** start Data section **
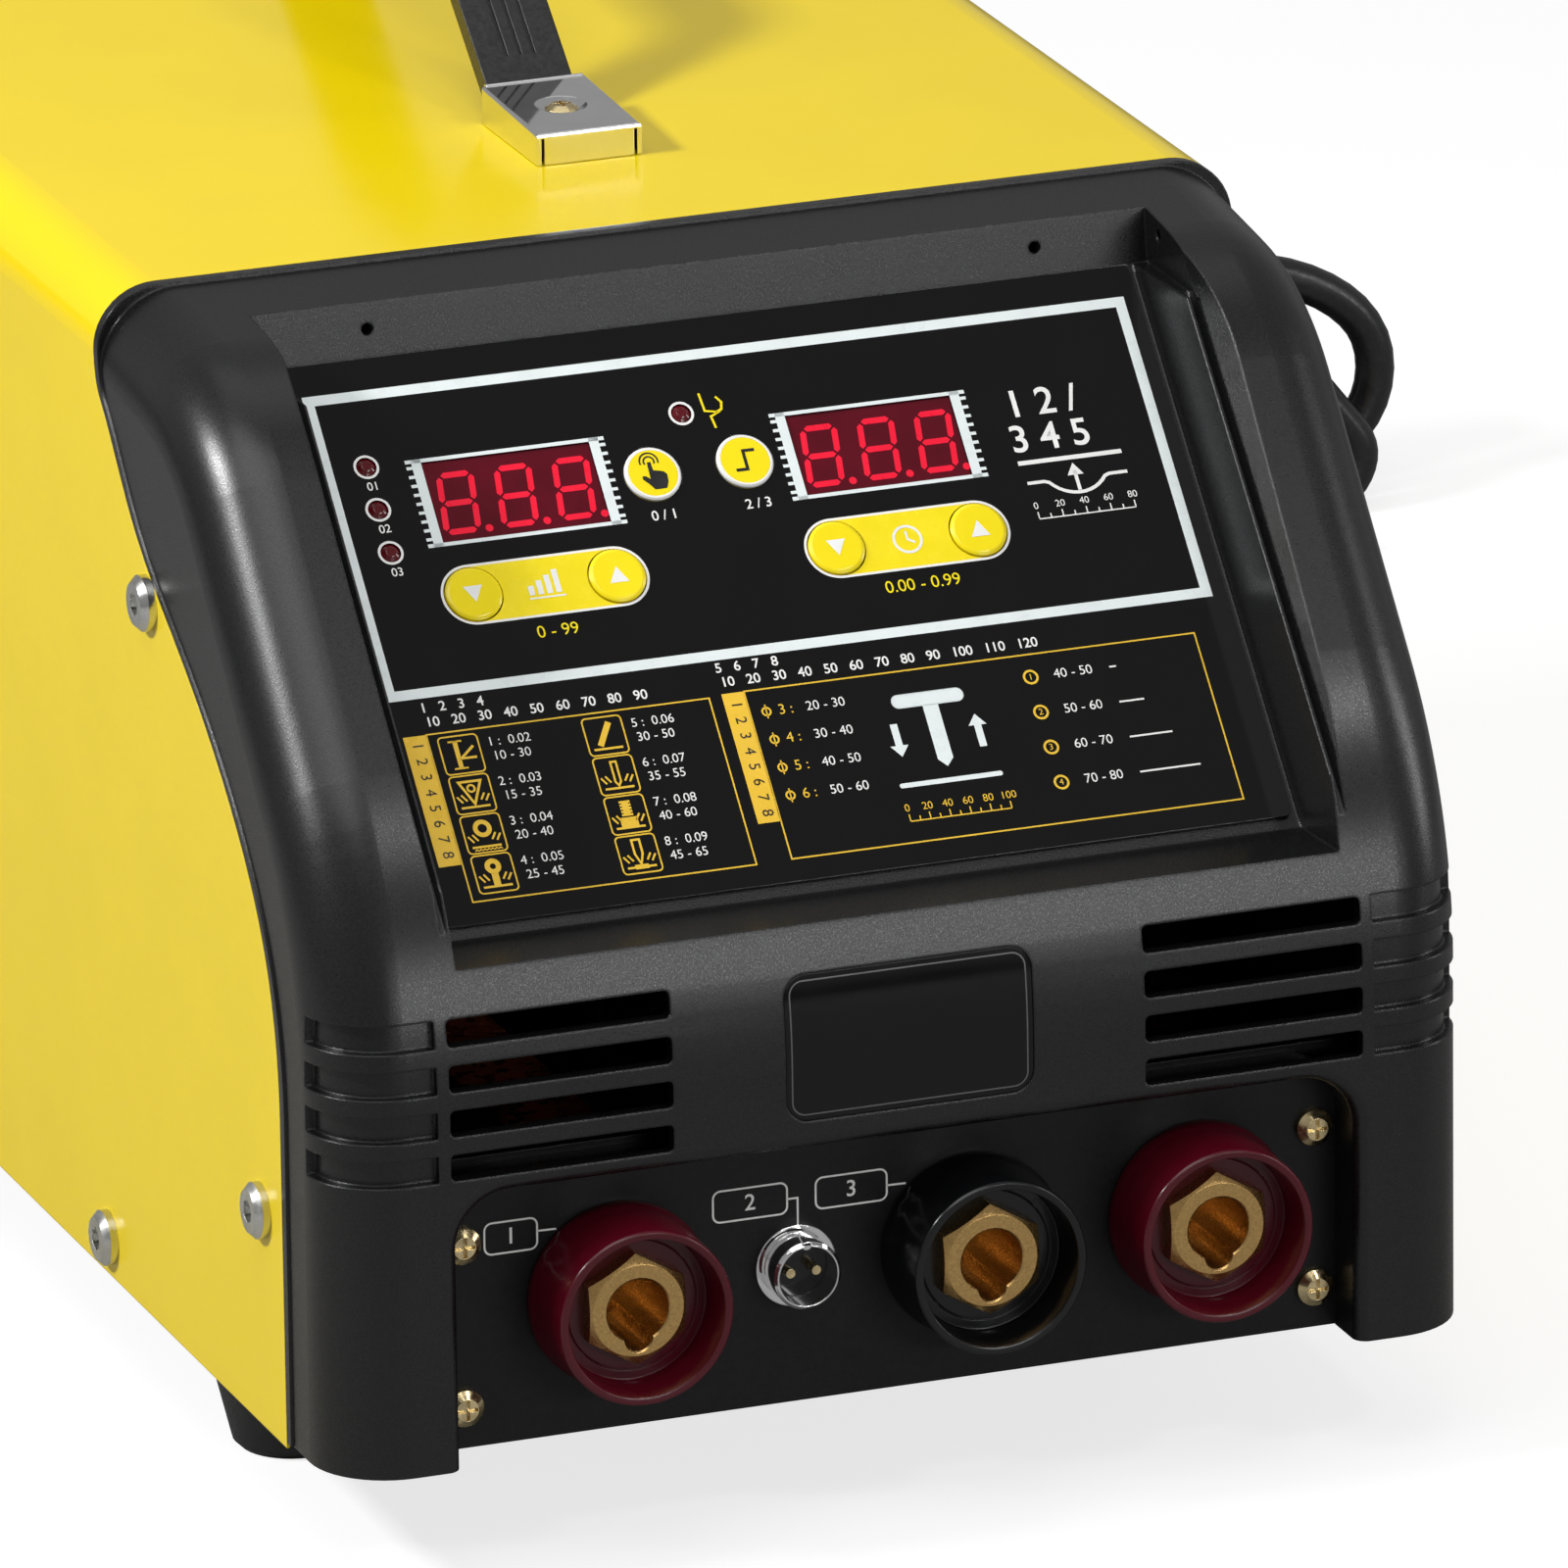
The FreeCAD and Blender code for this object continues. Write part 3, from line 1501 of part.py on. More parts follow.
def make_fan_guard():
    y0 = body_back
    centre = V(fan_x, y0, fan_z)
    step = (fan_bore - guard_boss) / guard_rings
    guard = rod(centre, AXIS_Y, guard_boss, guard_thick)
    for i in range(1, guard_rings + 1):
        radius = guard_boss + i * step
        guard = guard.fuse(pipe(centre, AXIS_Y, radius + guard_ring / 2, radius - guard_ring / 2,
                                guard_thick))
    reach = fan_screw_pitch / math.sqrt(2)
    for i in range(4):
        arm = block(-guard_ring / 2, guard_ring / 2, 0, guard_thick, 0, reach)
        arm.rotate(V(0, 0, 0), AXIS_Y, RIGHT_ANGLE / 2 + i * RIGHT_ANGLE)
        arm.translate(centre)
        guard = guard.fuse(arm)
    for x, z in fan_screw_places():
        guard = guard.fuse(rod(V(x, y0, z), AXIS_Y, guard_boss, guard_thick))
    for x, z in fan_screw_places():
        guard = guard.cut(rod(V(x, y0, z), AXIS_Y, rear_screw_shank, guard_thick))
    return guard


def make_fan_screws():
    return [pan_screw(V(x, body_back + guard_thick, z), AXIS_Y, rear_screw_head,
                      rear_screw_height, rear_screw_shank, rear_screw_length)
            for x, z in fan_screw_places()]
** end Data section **
_Task details_
Set down every line of the listing above again, exactly as given.

_Task response_
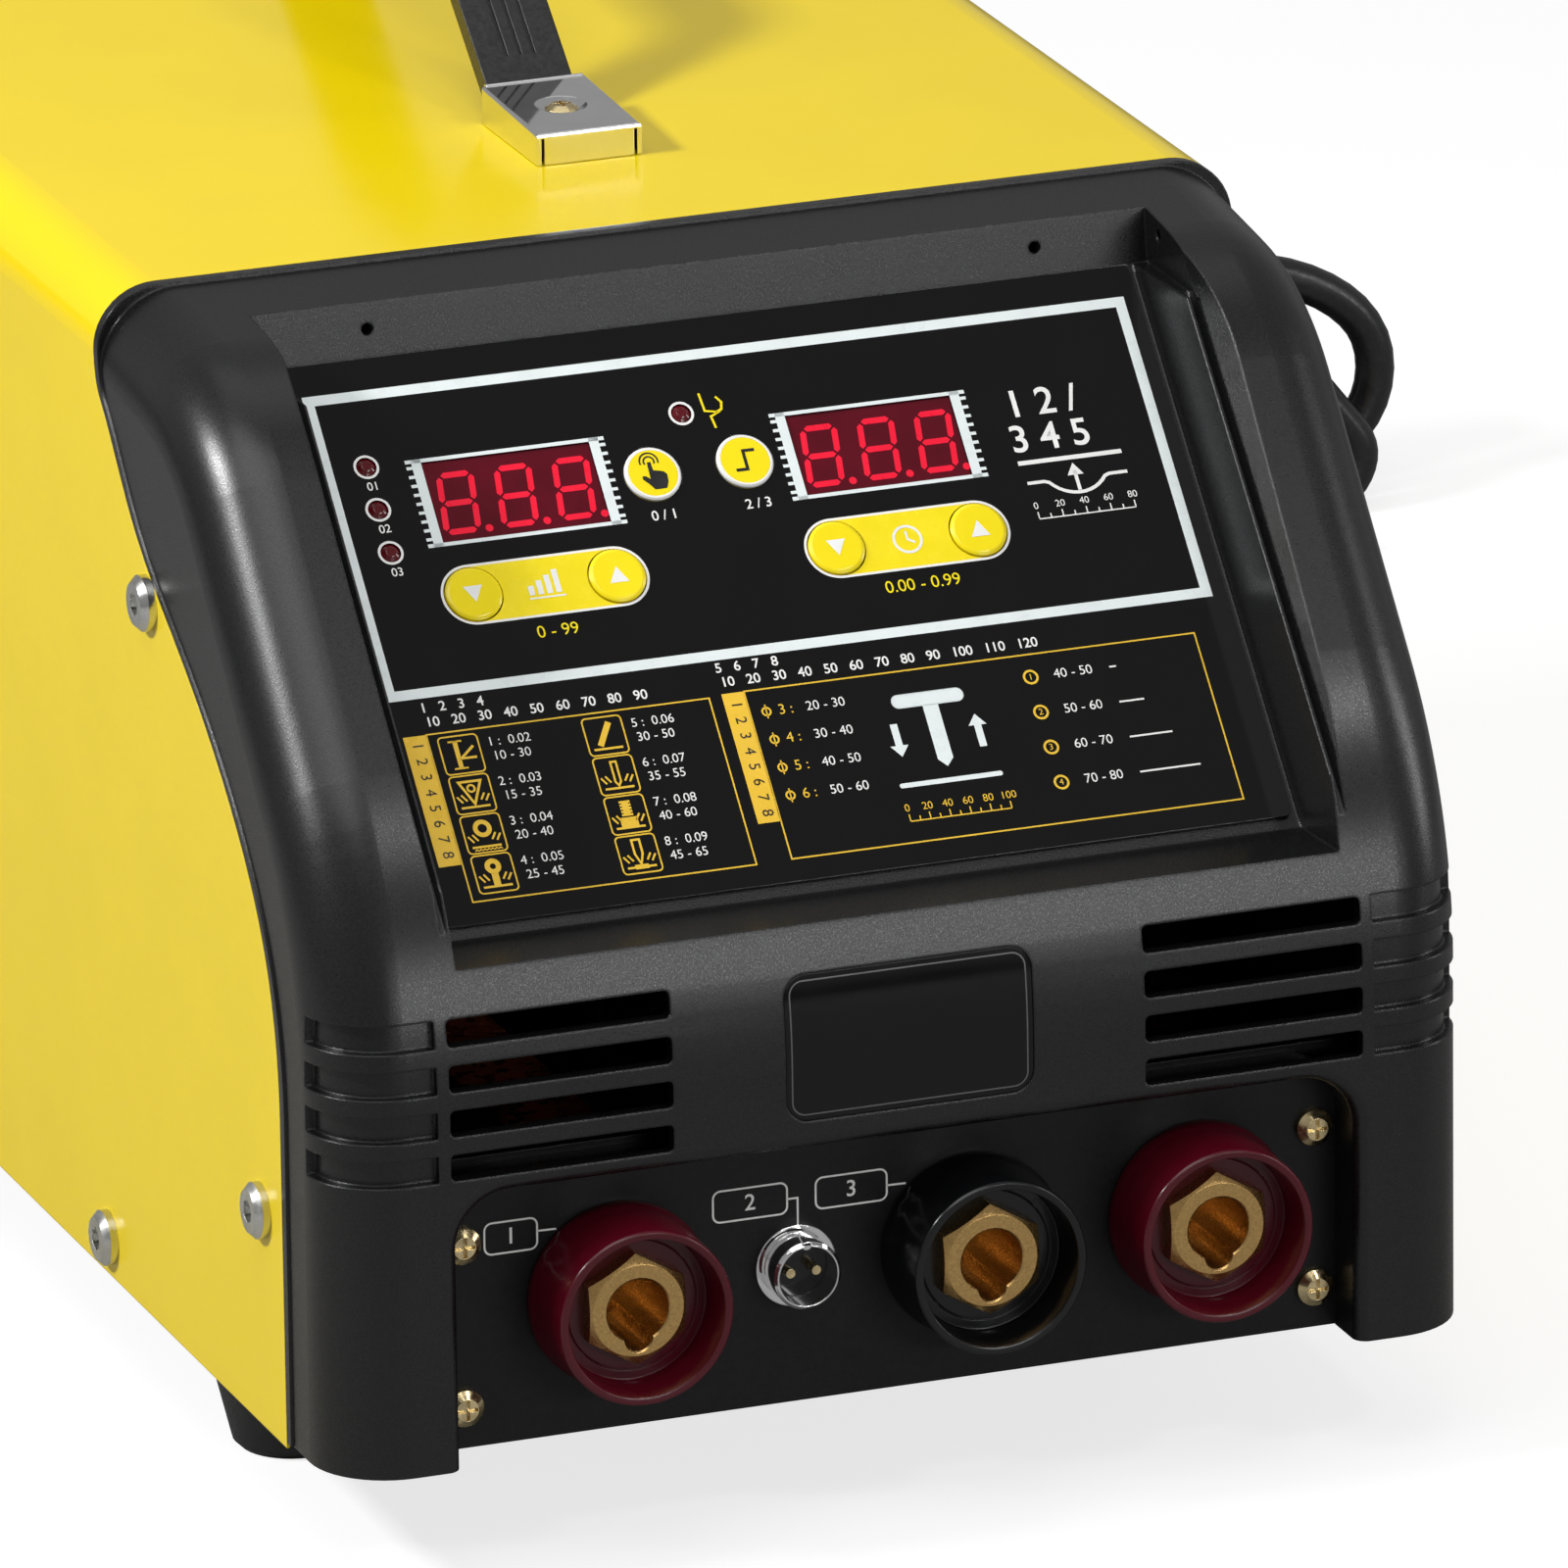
The FreeCAD and Blender code for this object continues. Write part 3, from line 1501 of part.py on. More parts follow.
def make_fan_guard():
    y0 = body_back
    centre = V(fan_x, y0, fan_z)
    step = (fan_bore - guard_boss) / guard_rings
    guard = rod(centre, AXIS_Y, guard_boss, guard_thick)
    for i in range(1, guard_rings + 1):
        radius = guard_boss + i * step
        guard = guard.fuse(pipe(centre, AXIS_Y, radius + guard_ring / 2, radius - guard_ring / 2,
                                guard_thick))
    reach = fan_screw_pitch / math.sqrt(2)
    for i in range(4):
        arm = block(-guard_ring / 2, guard_ring / 2, 0, guard_thick, 0, reach)
        arm.rotate(V(0, 0, 0), AXIS_Y, RIGHT_ANGLE / 2 + i * RIGHT_ANGLE)
        arm.translate(centre)
        guard = guard.fuse(arm)
    for x, z in fan_screw_places():
        guard = guard.fuse(rod(V(x, y0, z), AXIS_Y, guard_boss, guard_thick))
    for x, z in fan_screw_places():
        guard = guard.cut(rod(V(x, y0, z), AXIS_Y, rear_screw_shank, guard_thick))
    return guard


def make_fan_screws():
    return [pan_screw(V(x, body_back + guard_thick, z), AXIS_Y, rear_screw_head,
                      rear_screw_height, rear_screw_shank, rear_screw_length)
            for x, z in fan_screw_places()]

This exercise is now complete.